God placed the tree of life in the centre of the Garden of Eden. It represents God's way of life, His wisdom. The other central tree in the garden was called the tree of knowledge of good & evil. this tree represents the way of death; it stood for man's wisdom apart from God. Partaking of it's fruit didn't just impact Adam & Eve in the afterlife; but affected them immediately. Before their foolish act they had been unrestrained, productive, healthy, & successful at what ever they set their hearts to do. But once they partook of the forbidden fruit life became hard. They were plagued with sickness, lack, stressful toil, & difficulties the had never known before. They entered into the way of death. God is a Redeemer. He'd already planned to recover what had been lost. He made a covenant in order to restore the way of life. His wisdom would once again produce happiness, pleasant living, peace, abundance, & other great benefits.

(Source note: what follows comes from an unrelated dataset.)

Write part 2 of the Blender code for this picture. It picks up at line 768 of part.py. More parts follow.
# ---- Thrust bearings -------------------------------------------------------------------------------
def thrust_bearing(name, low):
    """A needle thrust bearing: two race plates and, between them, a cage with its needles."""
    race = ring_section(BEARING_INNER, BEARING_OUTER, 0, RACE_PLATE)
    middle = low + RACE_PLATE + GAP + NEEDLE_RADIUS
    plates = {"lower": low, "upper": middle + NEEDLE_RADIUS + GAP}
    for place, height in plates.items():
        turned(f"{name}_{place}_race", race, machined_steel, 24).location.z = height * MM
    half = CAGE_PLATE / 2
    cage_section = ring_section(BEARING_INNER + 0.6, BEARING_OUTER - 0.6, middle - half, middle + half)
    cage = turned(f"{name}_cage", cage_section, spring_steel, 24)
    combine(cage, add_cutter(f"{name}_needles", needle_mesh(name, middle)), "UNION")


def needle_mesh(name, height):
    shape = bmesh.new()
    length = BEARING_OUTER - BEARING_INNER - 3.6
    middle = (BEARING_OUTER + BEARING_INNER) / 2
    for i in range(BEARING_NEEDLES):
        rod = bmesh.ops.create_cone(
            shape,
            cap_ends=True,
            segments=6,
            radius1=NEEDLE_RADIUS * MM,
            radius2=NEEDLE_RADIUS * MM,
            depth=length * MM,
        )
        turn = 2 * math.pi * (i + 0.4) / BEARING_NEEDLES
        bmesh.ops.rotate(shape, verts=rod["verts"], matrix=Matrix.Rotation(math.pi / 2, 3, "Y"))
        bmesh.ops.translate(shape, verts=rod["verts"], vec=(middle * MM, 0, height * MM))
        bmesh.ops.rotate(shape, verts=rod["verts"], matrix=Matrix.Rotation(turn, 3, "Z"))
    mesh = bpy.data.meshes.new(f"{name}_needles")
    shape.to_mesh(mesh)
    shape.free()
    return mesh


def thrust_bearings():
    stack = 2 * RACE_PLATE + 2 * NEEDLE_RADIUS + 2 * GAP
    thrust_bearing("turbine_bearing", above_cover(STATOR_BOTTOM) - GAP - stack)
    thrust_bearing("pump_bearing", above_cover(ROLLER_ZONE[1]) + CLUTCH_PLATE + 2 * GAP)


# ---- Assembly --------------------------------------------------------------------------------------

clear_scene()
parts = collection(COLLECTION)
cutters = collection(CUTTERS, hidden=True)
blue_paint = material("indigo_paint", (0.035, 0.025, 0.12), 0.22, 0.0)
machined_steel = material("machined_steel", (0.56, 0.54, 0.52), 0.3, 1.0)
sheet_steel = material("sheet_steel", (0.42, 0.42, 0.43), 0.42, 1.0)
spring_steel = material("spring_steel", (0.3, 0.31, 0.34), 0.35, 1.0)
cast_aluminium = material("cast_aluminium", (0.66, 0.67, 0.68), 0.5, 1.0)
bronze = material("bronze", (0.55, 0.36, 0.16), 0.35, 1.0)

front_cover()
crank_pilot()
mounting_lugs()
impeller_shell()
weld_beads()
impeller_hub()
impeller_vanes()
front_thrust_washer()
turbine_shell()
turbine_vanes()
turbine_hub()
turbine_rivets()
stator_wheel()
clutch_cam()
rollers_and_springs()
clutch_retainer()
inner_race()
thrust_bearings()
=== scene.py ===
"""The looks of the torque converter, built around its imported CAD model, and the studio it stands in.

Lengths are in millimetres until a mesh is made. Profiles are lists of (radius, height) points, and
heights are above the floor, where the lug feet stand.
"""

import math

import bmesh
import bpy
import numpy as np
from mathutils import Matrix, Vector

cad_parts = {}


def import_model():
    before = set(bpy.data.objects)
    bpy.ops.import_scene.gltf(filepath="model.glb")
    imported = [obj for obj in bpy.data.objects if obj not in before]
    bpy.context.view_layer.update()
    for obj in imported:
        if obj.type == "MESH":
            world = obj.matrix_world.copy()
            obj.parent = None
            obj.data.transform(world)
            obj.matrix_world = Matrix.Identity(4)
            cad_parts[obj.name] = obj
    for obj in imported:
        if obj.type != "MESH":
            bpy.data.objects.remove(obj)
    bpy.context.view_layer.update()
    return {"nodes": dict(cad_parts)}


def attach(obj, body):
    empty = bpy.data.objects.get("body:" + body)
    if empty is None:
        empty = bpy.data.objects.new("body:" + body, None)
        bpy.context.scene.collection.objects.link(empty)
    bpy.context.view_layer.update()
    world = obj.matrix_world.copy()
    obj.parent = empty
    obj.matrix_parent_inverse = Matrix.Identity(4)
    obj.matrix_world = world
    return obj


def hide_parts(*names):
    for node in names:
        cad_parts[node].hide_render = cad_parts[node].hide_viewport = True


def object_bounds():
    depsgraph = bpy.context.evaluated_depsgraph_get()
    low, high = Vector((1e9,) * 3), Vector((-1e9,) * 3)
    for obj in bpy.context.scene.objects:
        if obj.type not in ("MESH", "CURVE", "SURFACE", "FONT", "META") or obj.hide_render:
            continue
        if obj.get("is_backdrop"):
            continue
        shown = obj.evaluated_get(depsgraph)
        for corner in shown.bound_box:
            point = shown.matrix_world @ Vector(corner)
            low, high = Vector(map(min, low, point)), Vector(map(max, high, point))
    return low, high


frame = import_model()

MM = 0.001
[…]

 Prov 3:13-18 Instructs us to embrace wisdom & to follow after understanding. Know that patience, discernment, favour, prosperity, safety, & other benefits will result. Going back to prov 14:12 we looked at the last part of the verse but the beginning: There is a way that seems right to a Man. This can easily be applied to anyone, that is both Christian & non-believer. There is a way that seems right-it seems good, wise, beneficial, strategic, profitable & so on. Yet the warning is clear: What seems good may actually be detrimental, harmful, & non-productive-the way of death. Heb 5:11-12 &14 of whom we have much to say, and hard to explain, since you have become dull of hearing. But solid food belongs to those who are of full age, that is, those who by reason of use have their senses exercised to discern both good and evil.

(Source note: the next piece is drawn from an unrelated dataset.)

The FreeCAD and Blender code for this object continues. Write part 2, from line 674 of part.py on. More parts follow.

This passage teaches that it is only through a sustained daily effort to apply God's Word to our life that we will come mature. The disciple is an apprentice to Jesus. Learning to live how He lived. God disciplines His children, correcting & training them to live in His kingdom.

 Correction, if received with the right attitude of heart, produces the right fruit of righteousness. The Father's object is to bring His children to maturity, & what is truly good & what is truly evil. In other words, what is truly good is not always clear to our natural thinking.

We must hear what the Spirit of the Lord is saying to us, Jesus constantly taught "He who has ears let him hear!" Matt11:15 Ears to hear notes the essential need for a teachable hearing heart to be present if the seed of the kingdom truth is to be received & become fruitful. Solomon prayed, "Give me an understanding heart so that I can...know the difference between right & wrong" 1 Kings 3.9

Be confident that God honours those who depend on His wisdom to carry out the work He has assigned for them. Scripture maintains a consistent testimony that those who hearts are fully devoted to God are blessed by Him. Partial devotion to God is lukewarmness so inevitably results in spiritual mediocrity  & sporadic communion with the Lord. As you come to communion be sure that you are right with the Lord in every way.